It is no coincidence that Balthasar is the one who was able to grasp the link between the manifestation of God in the world and aesthetic sensibility, where time and eternity come together. From this encounter we emerge transformed because we are able to taste and appreciate beauty: “Only the one who loves the revelation of the infinite in finite form is not just a ‘mystic,’ but also an ‘aesthete’.”[7] Hence there is also its eminently educational dimension. Beauty presents itself as an invitation, discreet but touching, inviting us to convert, to enter a world that remains other than the self and that requires the docility of allowing oneself to be led, as with Peter, “where one does not want to go.”
St. Thomas wrote of the attractive, pleasing aspect of the beautiful. By the term “pleasure” he means not only a subjective sensation, but a sign that fascinates and at the same time refers to a world, to a ratio, which is its constitutive reason.[8] Beauty is thus recognized as a property of being, capable of making it lovable.
Beauty belongs to the reality of things because it is communicated in various ways to all creatures, without identifying with any. Even its highest human expression, art, in its various forms (poetry, painting, sculpture, music) has the distinctive characteristic of referring back to something else, of alluding, thanks to symbol, metaphor and analogy, uniting the said and the unsaid, are the most appropriate ways to speak of God.[9]
The work of art itself communicates this mysterious union of the visible and the invisible. This is well expressed by the Eastern tradition of icons, according to which the artist does not paint, but rather “writes.” The icon is a sacred text that in the play of colors and forms refers to the world of God. It is a window to the Absolute, reminding and referring the viewer to the Beauty that became flesh.

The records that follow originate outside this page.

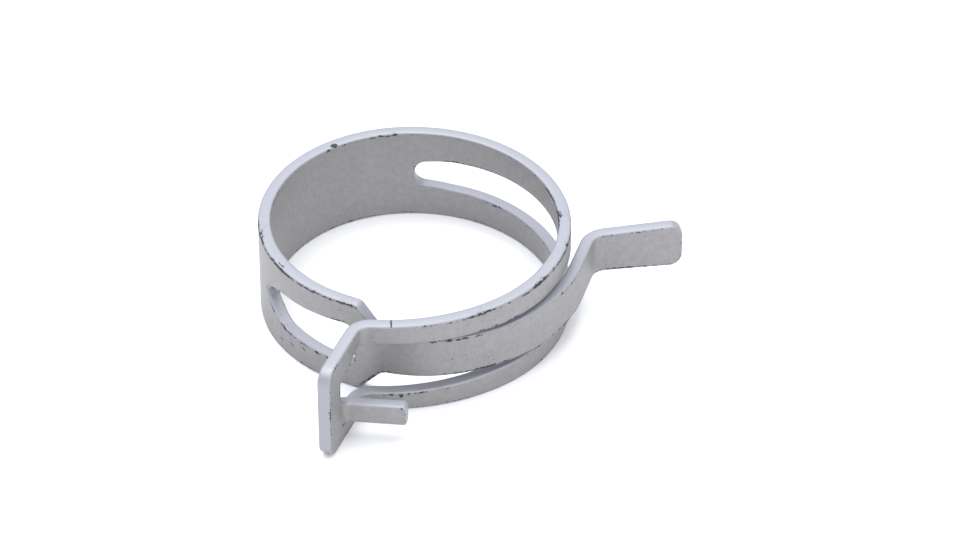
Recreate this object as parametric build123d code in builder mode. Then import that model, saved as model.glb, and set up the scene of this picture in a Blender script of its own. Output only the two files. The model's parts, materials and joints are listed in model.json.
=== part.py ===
from build123d import *

import os
from math import cos, degrees, radians, sin

# Self-gripping spring-band hose clamp: one strip of spring steel, bent only about
# axes parallel to the bore. The strip closes on itself by passing its narrow tongue
# through a long window in its forked half. Squeezing the two ears opens the ring.
#
# The strip is cut where it flexes most, so each node is one stiff stretch of it and
# the nodes meet face to face. Millimetres; +Z along the bore, +X to the right of the
# tongue ear, the closed back of the ring at +Y. The origin is on the bore's axis, at
# the edge that the clamp rests on.

# ---- the strip ----
BAND_WIDTH = 12.0
THICKNESS = 1.5
BORE_RADIUS = 16.0

# ---- forked half, clockwise from the back ----
FORK_EASE = 1.1  # how much larger than the bore the forked half is bent
HEEL_EASE = 4.15  # and how much flatter again its last stretch is
FORK_TURN = 145.0
HEEL_TURN = 39.0
EAR_BEND_INNER = 1.5
FORK_EAR_TURN = 73.6
FORK_EAR_LENGTH = 8.4
EAR_WINDOW_LENGTH = 5.1

# ---- tongue half, anticlockwise from the back ----
SIDE_TURN = 153.3
SHOULDER_RUN = 3.06
ROOT_EASE = -2.02  # the tongue's root is bent tighter than the bore
ROOT_TURN = 36.6
TONGUE_EASE = 2.16  # and the rest of it wider
TONGUE_TURN = 63.5
FLARE_LENGTH = 4.2
TONGUE_EAR_BEND_INNER = 2.0
TONGUE_EAR_TURN = 64.0
TONGUE_EAR_LENGTH = 9.1

# ---- cut-outs in the flat strip ----
TONGUE_WIDTH = 5.3
TONGUE_CLEARANCE = 1.0  # above and below the tongue, at the fork's mouth
WINDOW_START = 0.3  # from the back, towards the fork
WINDOW_NECK = 1.5  # how much narrower than the tongue the window's taper starts
WINDOW_HEEL_WIDTH = 3.1  # its rounded end is narrower still
WINDOW_HEEL_RADIUS = 1.5
EAR_WINDOW_END_HEIGHT = 6.25
SLOT_TIP_ANGLE = 108.5  # turn from the back to the slot's pointed end
SLOT_END_WALL = 0.5  # from the slot's blunt end to the shoulder's taper
SLOT_KNEE = 4.2  # from the tip to where the slot stops opening fast
SLOT_KNEE_WIDTH = 4.6
SLOT_WIDTH = 5.9
SLOT_TIP_RADIUS = 0.8
SLOT_END_RADIUS = 1.3
SHOULDER_START = 2.4  # along the shoulder's straight run
SHOULDER_LENGTH = 2.9
SHOULDER_RADIUS = 1.6
SHOULDER_CORNER_RADIUS = 0.9
TONGUE_EAR_SPREAD = 0.25  # how much the tongue ear widens, above and below, towards its tip
EAR_CORNER_RADIUS = 1.5
FORK_EAR_CORNER_RADIUS = 1.8

# ---- stop tab, lanced from the fork ear's window ----
TAB_BEND_INNER = 1.0
TAB_TURN = 75.6
TAB_LENGTH = 6.25
TAB_HEIGHT = 2.7
TAB_ROOT_RADIUS = 2.1

# ---- where the strip is parted into stiff stretches ----
FLEX_TURN = 30.0  # of ring between two flex lines
FORK_FLEXES = 3
SIDE_FLEXES = 5
TONGUE_FLEX_GAP = 0.5  # past the shoulder
FORK_FRONT_PARTS = 3

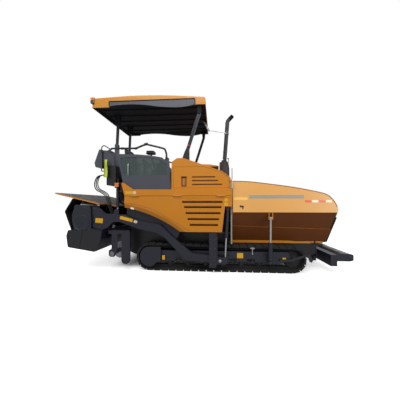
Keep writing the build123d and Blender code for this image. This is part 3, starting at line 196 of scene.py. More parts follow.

Addressing artists, St. John Paul II recalled the great mission entrusted to them to speak of the Absolute. They have the task of tracing an aesthetic way to the mystery of God, whose works are the splendor of beauty (cf. Ps 110). This beauty shines with its own light even when the artist is not a believer, developing a work greater than the artist, which acquires its own value and dignity, capable of speaking to all: “Even beyond its typically religious expressions, true art has a close affinity with the world of faith, so that, even in situations where culture and the Church are far apart, art remains a kind of bridge to religious experience. In so far as it seeks the beautiful, fruit of an imagination which rises above the everyday, art is by its nature a kind of appeal to the mystery.”[10]
This reflection has great relevance in the context of the dialogue with those who are searching, confirmed by what was noted about artistic creativity, which brings one face to face, willingly or unwillingly, with the mystery of the Absolute: “The genius of the artist finds its way by the affinity of creative sympathy, or conaturality, into the living law that rules the universe. This law is nothing but the secret gravitation that draws all things toward God as to their center.”[11]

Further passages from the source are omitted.